23 November 2009

The Hole.

What's alluring (what's revolting?) about romantic comedies is their emphasis on possibility and fate, chance occurrence, and romantic destiny; the films run on dream currents, idealistic wiring; they propose the existence of a tender, passionate architect who manages the lives of romantic hopefuls, and constructs future events that bring together compatible and needy lovers. Their need is the desire for something beyond the quotidian, separate from the individual self and external to the standard. Their narratives seek out the special, intangible dimensions of love.

Tsai Ming-Liang's The Hole is titled after this need, and covers basically the trajectory of a romantic comedy. It begins with a television reporter commenting on the outbreak of an epidemic that transforms people into scurrying cockroach-like scavengers of darkness and solitude; and from this announcement (over white text credits on a black screen), the film opens onto the apartment of Hsiao Kang. Kang is the Typical Romantic Lead: the disorganized bachelor riddled with bad habits and single-male tendencies. We first see him asleep on a couch late-morning, a mess in front of him, clothed in tight white underwear. He opens the door, dressed as such, for a plumber. The plumber, in this movie, is destiny incarnate.

The literal hole the plumber leaves in Kang's floor is the first visual motif established in the film. Much of the romantic development relies on the audience interpreting these visual motifs and applying them, projecting them, onto the protagonists. This is Ming-Liang's forte as a filmmaker, his visual starkness and accompanying acumen over the domain of symbolism. I don't know if anyone has counted the total number of spoken lines in his first eight films, but hyperbolically I imagine the number is something like 20-25. He's a true filmmaker: he builds and sorts his characters with visual cues and photographic tension.

The woman and Kang are indifferent to the Taiwanese pandemic, and though I'm not knowledgeable about the specific value of this metaphor to the Taiwanese or its exclusive properties within the culture, the idea is nevertheless universal: she and Kang refuse to become a part of the sickness, or to even invest fear in the sickness. Their lives are free of the prevailing disease, and this is why they will stay in their apartments, and this is what will allow their love to grow.

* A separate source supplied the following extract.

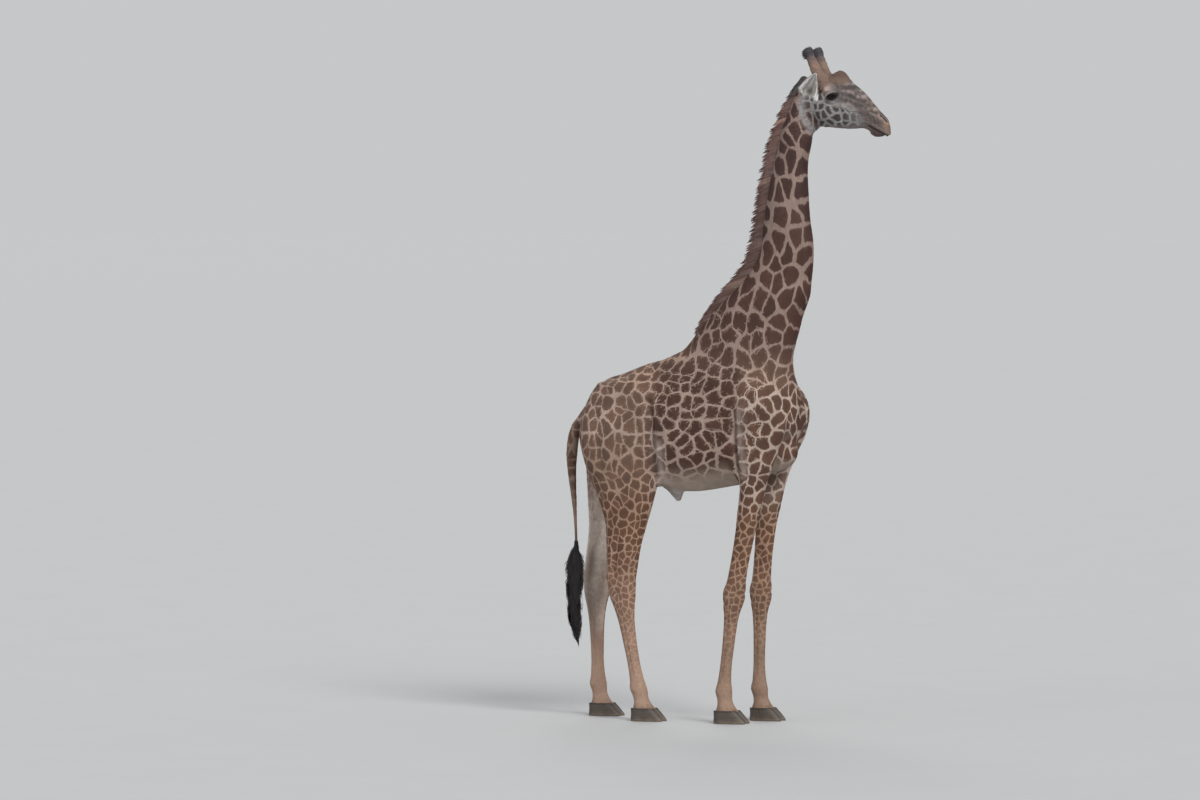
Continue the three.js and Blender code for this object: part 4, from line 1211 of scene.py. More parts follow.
# ---------------------------------------------------------------- materials
class Shading:
    """Nodes of one tree, joined as they are made. A value may be a number, a colour or an output."""

    def __init__(self, tree):
        """Works on this tree."""
        self.tree = tree

    def node(self, kind, inputs=(), **settings):
        """A node, its settings set and its inputs fed."""
        made = self.tree.nodes.new("ShaderNode" + kind)
        for key, value in settings.items():
            setattr(made, key, value)
        return self.fill(made, inputs)

    def fill(self, node, inputs):
        """Feeds a node's inputs, given by name or number: an output is linked, and a number or a
        colour is set."""
        for key, value in dict(inputs).items():
            socket = node.inputs[key]
            if isinstance(value, bpy.types.NodeSocket):
                self.tree.links.new(value, socket)
            elif hasattr(socket.default_value, "__len__"):
                value = list(value) if hasattr(value, "__len__") else [value] * 3
                socket.default_value = value + [1.0] * (len(socket.default_value) - len(value))
            else:
                socket.default_value = float(value)
        return node

    def math(self, operation, *values):
        """A sum on numbers."""
        return self.node("Math", enumerate(values), operation=operation).outputs[0]

    def vector(self, operation, *values):
        """A sum on vectors."""
        return self.node("VectorMath", enumerate(values), operation=operation).outputs[0]

    def scaled(self, vector, amount):
        """A vector or a colour times a number."""
        return self.node("VectorMath", {0: vector, 3: amount}, operation="SCALE").outputs[0]

    def remap(self, value, low, high, to_low=0.0, to_high=1.0):
        """A smooth ramp of a value, from to_low at low to to_high at high."""
        inputs = {"Value": value, "From Min": low, "From Max": high, "To Min": to_low, "To Max": to_high}
        return self.node("MapRange", inputs, interpolation_type="SMOOTHSTEP").outputs[0]

    def mix(self, share, a, b):
        """One colour laid over another by a share."""
        return self.node("Mix", {0: share, 6: a, 7: b}, data_type="RGBA").outputs[2]

    def noise(self, place, scale, detail=2.0, roughness=0.5, output="Fac"):
        """Cloudy noise."""
        inputs = {"Vector": place, "Scale": scale, "Detail": detail, "Roughness": roughness}
        return self.node("TexNoise", inputs).outputs[output]

    def warp(self, place, amount, *noise):
        """A place moved by noise of its own, by up to half the amount each way."""
        colour = self.noise(place, *noise, output="Color")
        way = self.vector("SUBTRACT", colour, (0.5, 0.5, 0.5))
        return self.vector("ADD", place, self.scaled(way, amount))

    def cells(self, place, scale, feature, randomness=1.0):
        """Flat cells round scattered middles."""
        inputs = {"Vector": place, "Scale": scale, "Randomness": randomness}
        return self.node("TexVoronoi", inputs, feature=feature, voronoi_dimensions="2D").outputs

    def attribute(self, name):
        """The outputs of one of the mesh's attributes."""
        return self.node("Attribute", attribute_name=name).outputs

    def object_place(self):
        """The place in the object's own frame."""
        return self.node("TexCoord").outputs["Object"]

    def bump(self, strength, distance, height):
        """The normal, tilted by a height."""
        inputs = {"Strength": strength, "Distance": distance, "Height": height}
        return self.node("Bump", inputs).outputs[0]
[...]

Part of the genius, absolute genius, of the film is this encompassing doomsday metaphor. It casts deep shadows over the love affair, and somehow nears a trueness absent from most romantic comedies, which are often filled with similarly lovable characters, often falling in love themselves (reminder: I'd like to write a 100 relationship romantic comedy. It'd be a cinch. One true one? Jeeesus that's tough). The Hole seems to say that a love affair will work not because of the rest of the world but in spite of the rest of the world. It paints the treasure of love as truly unique and truly nourishing.


Love approaches from the distance, and Ming-Liang portrays the ascending romance through a series of endearing musical sequences (Ming-Liang pays direct tribute to the songs of Grace Chang at the end of the film). These daydream music numbers interrupt the ceaselessly rain-drenched lives of the protagonists; they're staged within the apartment complex the film is set. Gorgeous people in beautiful clothes under ravishing light and entrancing choreography dance and sing amid concrete stair cases, upper-level banisters, and mostly unadorned environments. Again the point: they are their escape. Within themselves they can escape where they are, and who they are environmentally forced to be. This is a key difference between The Hole and some other romantic comedies: no one in the film is forced to become another person in order to obtain the person they love. The collision of chance and romance is a matter of patience, obstinacy, and honesty.

Kang widens the hole in the ground; she dreams beneath him. The bizarre, the dreary, and the ordinary blend with romantic energy. Kang pisses in a sink, the woman has a dream telephone conversation with Kang while rubbing t.p. over her body: somehow these things add up, somehow Ming-Liang makes them really count. He imbues not just the everyday with the idea of love, but even the tragic, even the end-of-the-world atmosphere.

I won't tell you how it ends. I'll tell you what it meant to me: it meant so much. It's common for a romantic comedy to make you love certain ideas, and it's very rare for a romantic comedy to make you fall for the movie itself. The film has Eisenstein's visual specificity, Wai's romantic intensity, and a modern filmmaker's sense of the everyday. Film as dreamweaving? Tsai Ming-Liang's The Hole. A woman in a white-colored air-filtering mask should never mean the same again.